Grimsey's defenders – and there are many – point out that her tenure has coincided with the recession, reducing sponsorship and the exhibits at the Chelsea Flower Show. "City institutions did not want to be seen spending money on something considered elitist," says one respected RHS figure. "Ironic really as more people are gardening than ever, with massive interest in allotments."

Grimsey has been invited to stay until the cull of staff is complete in January. Meanwhile, the union has been warming to a spot of toff baiting. "The RHS are treating staff like compost," says Chris Kaufman, national secretary of Unite. "You wouldn't think a charity would operate like a Victorian mill owner." The RHS says that Unite represents "a tiny fraction" of staff and has "no mandate. There is full consultation and the union didn't even have the courtesy to send us its statement."

However, many members are perplexed that the Society should be having to dead head staff anyway. "It's always been well connected in the City," says one. "Past presidents like the late financier Peter Buckley had serious fortunes and attracted lucrative sponsorship.

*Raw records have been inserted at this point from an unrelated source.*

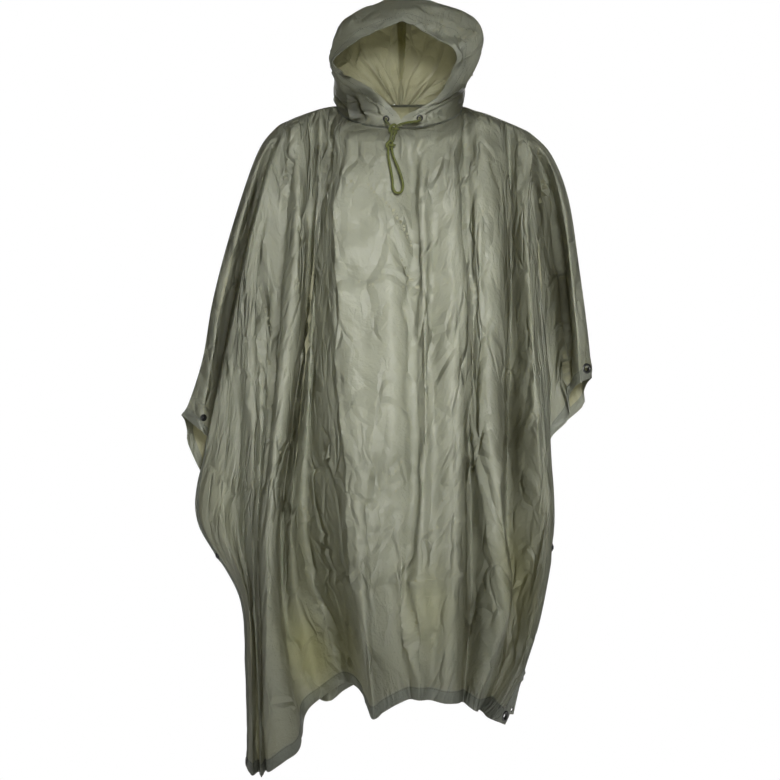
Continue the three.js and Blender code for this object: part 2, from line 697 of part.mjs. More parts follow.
// Throat eyelets and the drawstring that leaves them
const throats = [
  ["eyelet_throat_l", "hood_l", V(-31, -99, -24)],
  ["eyelet_throat_r", "hood_r", V(27, -98, -21)],
];
const exits = throats.map(([name, panel, target]) => {
  const at = nearestOn(panels[panel], target);
  const out = standOff(panels[panel], at, 6, SEAT);
  const profile = [
    [2.8, -2.4],
    [3.4, -2.4],
    [3.4, 0],
    [6, 0.1],
    [5.4, 0.9],
    [3.4, 1.1],
    [2.8, 0.6],
    [2.8, -2.4],
  ];
  holes(panel, at, 3.9);
  place(name, setOn(turned(profile, 16), at.point, at.normal, out), "metal");
  return at.point.clone().addScaledVector(at.normal, out + 1.4);
});

// Drawstring route, from the left eyelet through both knots, round the loop and back to the right eyelet
const CORD_ROUTE = [
  exits[0],
  V(-30.5, -107, -28),
  V(-24, -120, -37),
  V(-19.8, -131, -46),
  V(-21.5, -142, -60),
  V(-25.6, -158, -77),
  V(-26, -164, -97),
  V(-22, -168, -120),
  V(-19, -172, -140),
  V(-18.4, -174, -151),
  V(-14.2, -175.5, -160),
  V(-5.4, -175.5, -160),
  V(-1.2, -174, -151),
  V(-3, -172, -137),
  V(-9, -168, -118),
  V(-17.5, -164, -97),
  V(-20.2, -158, -77),
  V(-16, -142, -60),
  V(-14.4, -131, -46),
  V(-8, -121, -37),
  V(4, -115, -32),
  V(19, -113, -30),
  V(28, -108, -27),
  exits[1],
];
const cordCurve = new THREE.CatmullRomCurve3(CORD_ROUTE);
const cordSection = new THREE.Shape();
for (let k = 0; k < 8; k += 1) {
  const a = (k / 8) * Math.PI * 2;
  if (k === 0) cordSection.moveTo(CORD_R, 0);
  else cordSection.lineTo(CORD_R * Math.cos(a), CORD_R * Math.sin(a));
}
cordSection.closePath();
const cordSize = { steps: 64, extrudePath: cordCurve, bevelEnabled: false };
const cord = new THREE.ExtrudeGeometry(cordSection, cordSize);
place("drawstring", cord, "cord");

// Knots as rings that hold both strands: name, centre, axis, hole radius, thickness radius
const knots = [
  ["knot_upper", V(-17.1, -131, -46), V(0, -0.6, -0.8), 5.6, 3.2],
  ["knot_lower", V(-22.9, -158, -77), V(0, -0.5, -0.87), 5.6, 2.2],
];
knots.forEach(([name, centre, axis, hole, thick]) => {
  const profile = [];
  for (let k = 0; k <= 8; k += 1) {
    const a = (k / 8) * Math.PI * 2;
    profile.push([hole + thick - thick * Math.cos(a), -thick * 1.3 * Math.sin(a)]);
  }
  place(name, setOn(turned(profile, 14), centre, axis.normalize(), 0), "cord");
});

Object.entries(solids).forEach(([name, solid]) => {
  place(name.startsWith("hood") ? name : name + "_panel", fromSolid(solid), "shell");
});

export default part;
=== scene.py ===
# Looks of the hooded rain poncho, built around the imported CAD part.
# The frame is in metres. The cloth tables are in millimetres, as in the CAD source, and MM turns them over.
import math

import bpy
import numpy as np
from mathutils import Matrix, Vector
from mathutils.bvhtree import BVHTree


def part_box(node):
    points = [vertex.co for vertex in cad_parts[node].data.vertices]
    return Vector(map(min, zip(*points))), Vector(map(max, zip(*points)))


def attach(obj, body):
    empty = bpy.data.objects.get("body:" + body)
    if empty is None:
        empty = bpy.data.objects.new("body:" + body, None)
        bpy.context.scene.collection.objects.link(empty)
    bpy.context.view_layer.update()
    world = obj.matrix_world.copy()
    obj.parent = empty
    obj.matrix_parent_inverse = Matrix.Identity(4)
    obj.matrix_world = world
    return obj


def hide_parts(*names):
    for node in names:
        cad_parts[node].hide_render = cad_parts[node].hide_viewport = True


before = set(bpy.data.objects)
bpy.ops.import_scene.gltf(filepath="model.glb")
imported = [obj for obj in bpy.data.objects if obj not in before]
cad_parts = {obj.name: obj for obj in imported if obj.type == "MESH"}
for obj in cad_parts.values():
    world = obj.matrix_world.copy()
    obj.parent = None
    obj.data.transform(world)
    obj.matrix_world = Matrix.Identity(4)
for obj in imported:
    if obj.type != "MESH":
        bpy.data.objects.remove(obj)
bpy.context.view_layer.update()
scene = bpy.context.scene
MM = 0.001

# Cloth and trim sizes, mm, and the rows and columns of a sheet's grid that the hems and casing take up
CLOTH = 0.7
HEM = 22
RIDGE_Y = 5
CORD_RADIUS = 2.1
HEM_THICK = 0.8
HEM_ROWS = 3
HEM_COLUMNS = 4
CASING_ROWS = 6
CASING_START = 14
STITCH = {"pitch": 3.6, "long": 2.7, "thick": 0.45}

# The photograph's camera: 780 pixels wide, level, this far in front of the garment, mm
CAMERA = {"x": -23.4, "y": -3000, "z": -495, "lens": 76.9, "sensor": 36, "pixels": 780}

# Neck ring where the hood is sewn to the panels
RING = {"x": -6, "half_x": 112, "front": 97, "back": 86, "side": 16, "drop_front": 55, "rise_back": 15}

# Heights at which the fold tables give x, and at which they give depth
X_LEVELS = [-170, -375, -580, -726, -863, -1008]
Y_LEVELS = [-170, -478, -786]

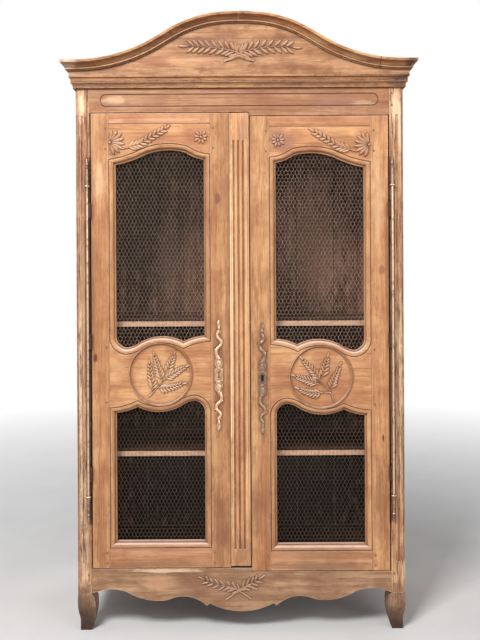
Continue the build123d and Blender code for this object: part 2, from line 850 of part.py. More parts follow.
# Openings, each drawn anticlockwise
with BuildLine() as upper_opening:
    arch_start = (opening_right, arch_lock_z)
    arch_cusp = (opening_right - arch_cusp_run, leaf_top - arch_cusp_margin)
    arch_shoulder = (opening_left + arch_shoulder_run, leaf_top - arch_shoulder_margin)
    arch_end = (opening_left, arch_hinge_z)
    middle_edge(1)
    Line((opening_right, middle_rail_z + lock_rise), arch_start)
    SagittaArc(arch_start, arch_cusp, arch_lock_drop)
    SagittaArc(arch_cusp, arch_shoulder, -arch_crown_rise)
    SagittaArc(arch_shoulder, arch_end, arch_shoulder_drop)
    Line(arch_end, (opening_left, middle_rail_z + horn_rise))

with BuildLine() as lower_opening:
    middle_edge(-1)
    Line((opening_left, middle_rail_z - lock_rise), (opening_left, opening_bottom))
    Line((opening_left, opening_bottom), (opening_right, opening_bottom))
    Line((opening_right, opening_bottom), (opening_right, middle_rail_z - horn_rise))


def widened(opening, amount, mode=Mode.ADD):
    """Face of an opening with its outline moved outwards by an amount, its corners mitred."""

    def outward(side, place):
        along = side % place
        return Vector(along.Y, -along.X)

    sides = opening.edges()
    corners = []
    for before, after in zip(sides[-1:] + sides[:-1], sides):
        turn_in, turn_out = outward(before, 1), outward(after, 0)
        corners.append((after @ 0) + (turn_in + turn_out) * (amount / (1 + turn_in.dot(turn_out))))
    with BuildLine() as outline:
        for side, start, end in zip(sides, corners, corners[1:] + corners[:1]):
            if side.geom_type == GeomType.LINE:
                Line(start, end)
            else:
                ThreePointArc(start, (side @ 0.5) + outward(side, 0.5) * amount, end)
    make_face(outline.edges(), mode=mode)


with BuildPart() as leaf_blank:
    with BuildSketch(front_plane):
        with Locations((-(leaf_outer + leaf_inner) / 2, (leaf_bottom + leaf_top) / 2)):
            Rectangle(leaf_outer - leaf_inner, leaf_top - leaf_bottom)
        for opening in (upper_opening, lower_opening):
            widened(opening, 0, Mode.SUBTRACT)
    extrude(amount=-leaf_thickness)
    # Moulding round the openings: a fillet, an ovolo and a quirk
    for opening in (upper_opening, lower_opening):
        with BuildSketch(front_plane):
            widened(opening, moulding_step)
        extrude(amount=-moulding_depth, mode=Mode.SUBTRACT)
        for turn in (0, 30, 60, 90):
            round_depth = moulding_round * (1 - math.cos(math.radians(turn)))
            round_reach = moulding_round * (1 - math.sin(math.radians(turn)))
            with BuildSketch(front_plane.offset(-round_depth)):
                widened(opening, moulding_step + round_reach)
        loft(ruled=True, mode=Mode.SUBTRACT)
        with BuildSketch(front_plane):
            widened(opening, moulding_width)
            widened(opening, moulding_width - quirk_width, Mode.SUBTRACT)
        extrude(amount=-quirk_depth, mode=Mode.SUBTRACT)

# Stiles seen square on; they meet the rails on the mitres of the moulding
hinge_stile_outline = (
    (-leaf_outer, leaf_bottom),
    (flat_left, leaf_bottom),
    (flat_left, opening_bottom - moulding_width),
    (opening_left, opening_bottom),
    (opening_left, middle_rail_z - lock_rise),
    (flat_left, middle_rail_z - lock_rise + moulding_width),
    (flat_left, middle_rail_z + horn_rise),
    (opening_left, middle_rail_z + horn_rise),
    (opening_left, arch_hinge_z),
    (flat_left, arch_hinge_z + moulding_width),
    (flat_left, leaf_top),
    (-leaf_outer, leaf_top),
)
lock_stile_outline = (
    (-leaf_inner, leaf_bottom),
    (flat_right, leaf_bottom),
    (flat_right, opening_bottom - moulding_width),
    (opening_right, opening_bottom),
    (opening_right, middle_rail_z - horn_rise),
    (flat_right, middle_rail_z - horn_rise),
    (flat_right, middle_rail_z + lock_rise - moulding_width),
    (opening_right, middle_rail_z + lock_rise),
    (opening_right, arch_lock_z),
    (flat_right, arch_lock_z + moulding_width),
    (flat_right, leaf_top),
    (-leaf_inner, leaf_top),
)
# Rails: z span of the piece, z span at its shoulders
lower_cut = (opening_bottom + middle_rail_z - horn_rise) / 2
upper_cut = (middle_rail_z + horn_rise + arch_hinge_z) / 2
leaf_rails = {
    "bottom_rail": ((leaf_bottom, lower_cut), (leaf_bottom, opening_bottom - moulding_width)),
    "middle_rail": (
        (lower_cut, upper_cut),
        (middle_rail_z - lock_rise + moulding_width, middle_rail_z + lock_rise - moulding_width),
    ),
    "top_rail": ((upper_cut, top_strip_bottom), (arch_lock_z + moulding_width, top_strip_bottom)),
}
leaf_pegs = [
    (peg_x, peg_z)
    for piece_span, shoulder_span in leaf_rails.values()
    for peg_z in around(shoulder_span, -leaf_tenon_shoulder - peg_inset)
    for peg_x in (hinge_peg_x, lock_peg_x)
]


def leaf_tenons(shoulder_span, gap, mode):
    """Tenons at both ends of a leaf's rail, or the mortises that take them."""
    for shoulder, way in ((flat_left, -1), (flat_right, 1)):
        block(
            sorted((shoulder, shoulder + way * (leaf_tenon_length + gap))),
            around(tenon_span((front, leaf_back), leaf_tenon_thickness), gap),
            around(shoulder_span, gap - leaf_tenon_shoulder),
            mode,
        )


def stile_view(outline):
    """A stile seen square on, on the front of the leaf."""
    with BuildSketch(front_plane) as view:
        with BuildLine():
            Polyline(*outline, close=True)
        make_face()
    return view.sketch


def make_stile(outline):
    """A stile of the left leaf with its mortises and peg holes."""
    with BuildPart() as stile:
        add(leaf_blank.part)
        extrude(stile_view(outline), amount=-leaf_thickness, mode=Mode.INTERSECT)
        for piece_span, shoulder_span in leaf_rails.values():
            leaf_tenons(shoulder_span, tenon_clearance, Mode.SUBTRACT)
        peg_holes(leaf_pegs)
    return stile.part


def keyhole(across, up, mode=Mode.ADD):
    """Keyhole: two rounds joined by a slot."""
    with Locations((across, up)):
        Rectangle(keyhole_slot, keyhole_length - 2 * keyhole_radius, mode=mode)
        with Locations((0, keyhole_length / 2 - keyhole_radius), (0, keyhole_radius - keyhole_length / 2)):
            Circle(keyhole_radius, mode=mode)


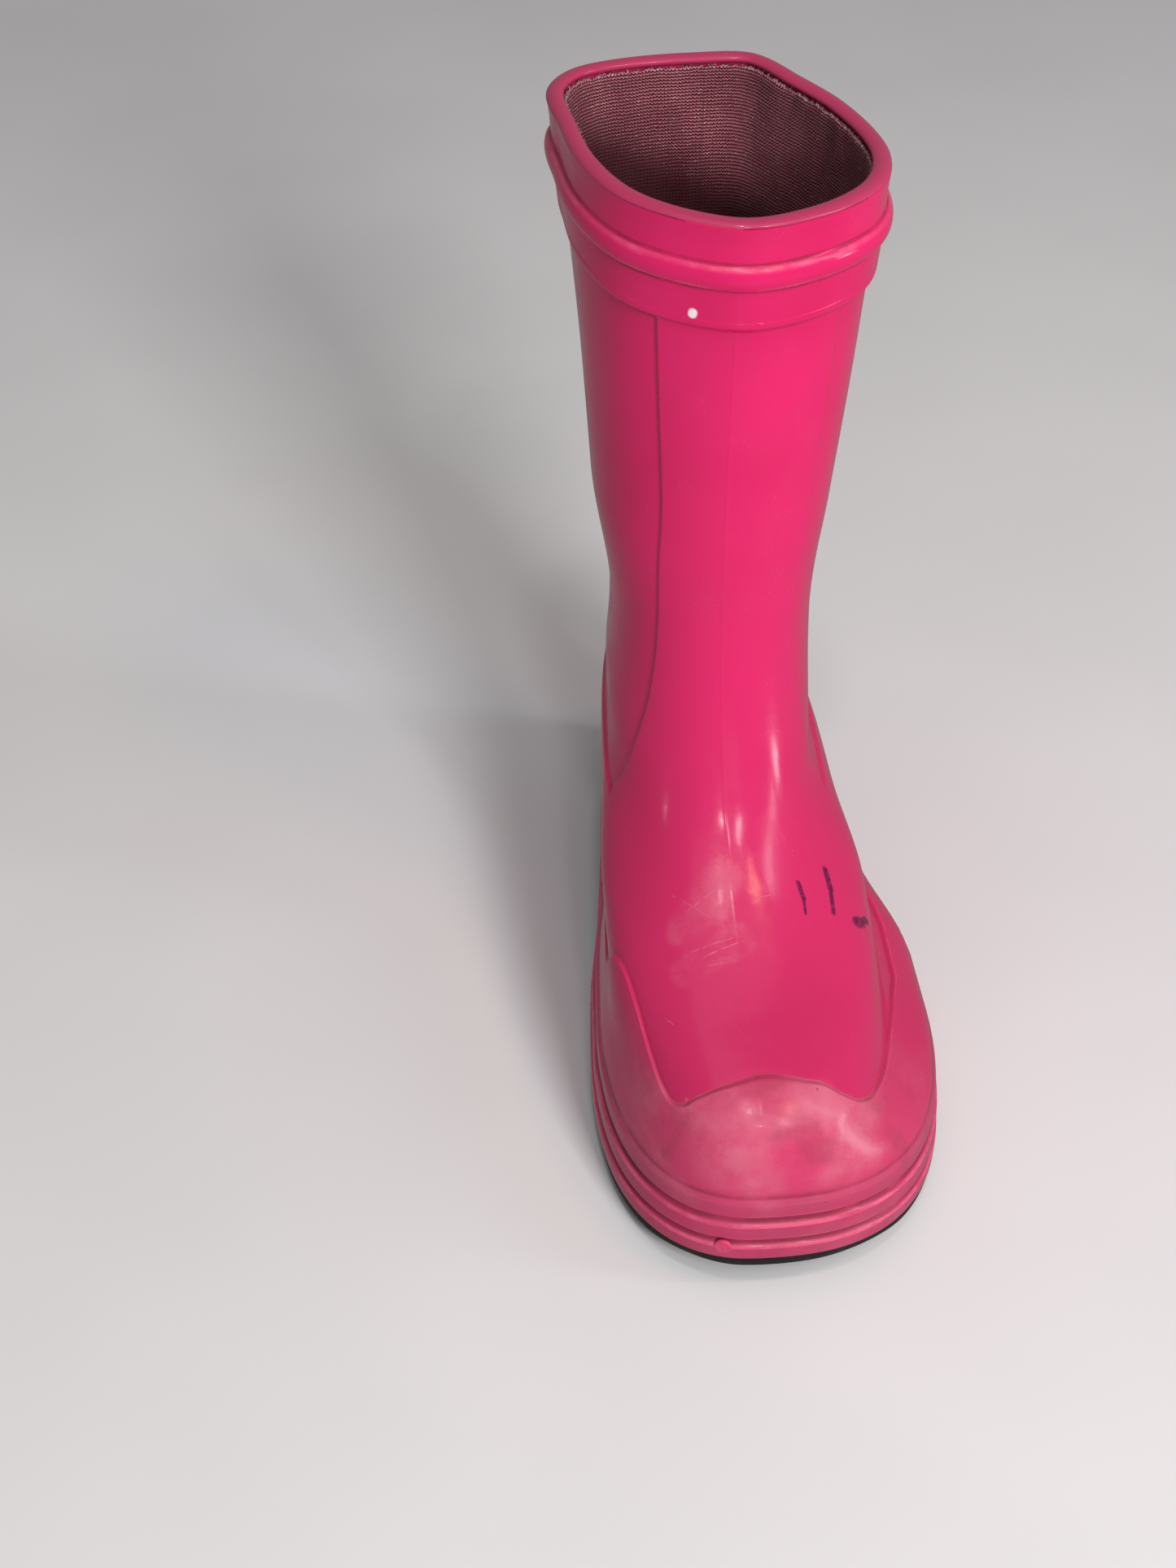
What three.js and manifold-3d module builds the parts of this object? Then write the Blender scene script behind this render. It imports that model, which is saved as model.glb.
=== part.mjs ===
// A child's rubber rain boot: the left boot of a pair, standing on its sole.
// Millimetres. +Z is up, the toe points to -Y, the inner side of the foot is -X.
//
// The boot's skin is described by slices. A slice is a closed outline at one "level", the height
// above the lip of the sole, and "turn" is the angle round it: 0 at the toe's centre line,
// 90 degrees at the outer side, 180 at the heel and -90 at the inner side.

import * as THREE from 'three';
import { mergeVertices } from 'three/addons/utils/BufferGeometryUtils.js';
import Module from 'manifold-3d';

const wasm = await Module();
wasm.setup();

const { clamp, degToRad, lerp, smoothstep } = THREE.MathUtils;

// ---------------------------------------------------------------- driving dimensions

const TREAD_BELOW_LIP = 3.5;    // sole rubber under the lip at the ball of the foot
const TOE_SPRING = 8;           // how far the lip rises again at the tip of the toe
const HEEL_LIFT = 9;            // how far the heel lifts the lip above the ball
const RIM = 220;                // level of the boot's mouth
const SHELL_WALL = 2.6;
const FLOOR_LEVEL = 5;          // inside of the moulding's bottom, above the lip
const LINING_THICKNESS = 1.2;
const GAP = 0.3;                // clearance between pieces that touch in the real boot
const FOOTBED_FOAM = 3.2;
const FOOTBED_CLOTH = 1.0;
const LINING_TOP = 217;         // the cut edge of the knit, just inside the mouth
const SPINE_MIDDLE = -102;      // y of the point that the rows under the foot shrink towards
const OUTSOLE_OUT = 1.4;        // the outsole's side, set back under the lip's edge

// Profile lines of the moulding, as [level, y]
const frontLine = curve([
  [0, -204], [20, -203.5], [30, -201], [38, -196], [44, -188], [48, -178], [52, -165],
  [57, -150], [64, -134], [74, -118], [86, -106], [100, -98], [120, -93], [150, -91], [220, -94],
]);
const backLine = curve([
  [0, 0], [20, 0], [35, 1.5], [50, -1], [70, -6], [90, -9], [110, -9], [150, -4], [185, 1], [220, 6],
]);
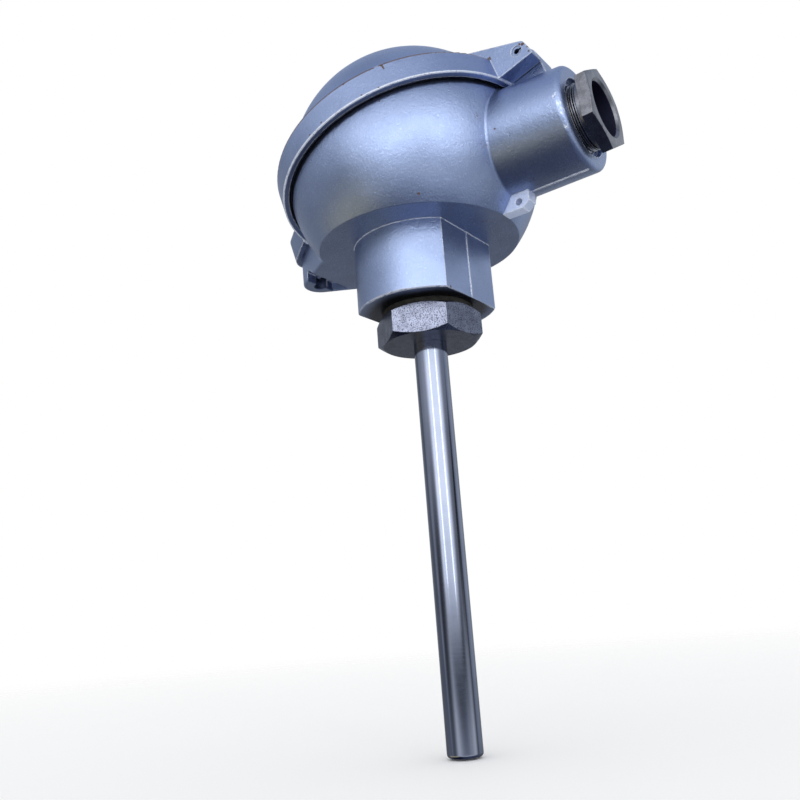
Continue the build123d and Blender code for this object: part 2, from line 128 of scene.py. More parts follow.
def parting_axes(hinge_reach: float = 48.6, hinge_height: float = 3.8) -> Axes:
    """The tilted plane between bowl and lid, worked out from the lid's hinge and its screw.

    Args:
        hinge_reach: distance of the hinge pin from the middle of the head.
        hinge_height: height of the pin over the parting plane.

    Returns:
        Axes with the plane's normal as their axis.
    """
    normal = Vector(joint("lid_screw_slide")["axis"]).normalized()
    across = Vector((0.0, 1.0, 0.0)).cross(normal)
    pin = Vector(joint("lid_hinge")["pos_m"]) / MM
    origin = pin - hinge_reach * across - hinge_height * normal
    return Axes(tuple(origin), tuple(across), (0.0, 1.0, 0.0), tuple(normal))


def gland_axes() -> Axes:
    """The cable gland's axis.

    Returns:
        Axes whose origin is where the gland's axis crosses the stem's.
    """
    gland = joint("gland_nut_turn")
    axis = Vector(gland["axis"]).normalized()
    pos = Vector(gland["pos_m"]) / MM
    origin = pos - axis * (pos.x / axis.x)
    across = Vector((0.0, 1.0, 0.0))
    return Axes(tuple(origin), tuple(across), tuple(axis.cross(across)), tuple(axis))


PARTING = parting_axes()
GLAND = gland_axes()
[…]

I was amazed the RHS was suddenly short of money."

Given gardening's burgeoning popularity, shouldn't membership have risen like the National Trust's? Unfair, say Grimsey's followers. "The National Trust has properties all over. The RHS has four properties [Wisley, Rosemoor in Devon, Hyde Hall in Essex and Harlow Carr in North Yorkshire] and nothing in the Celtic fringes. Plus Inga had to satisfy charitable and educational commitments."

The gardening world is notoriously closed and a fixer for Radio 4'sToday programme, who tried to follow the story up this week, howled "we can't get anyone to talk!" The RHS insists Grimsey's departure is amicable though admit that she has no job lined up. But perhaps in leaving, Grimsey has succeeded where some consider her to have failed in situ; she's made the Royal Horticultural Society suddenly rather interesting.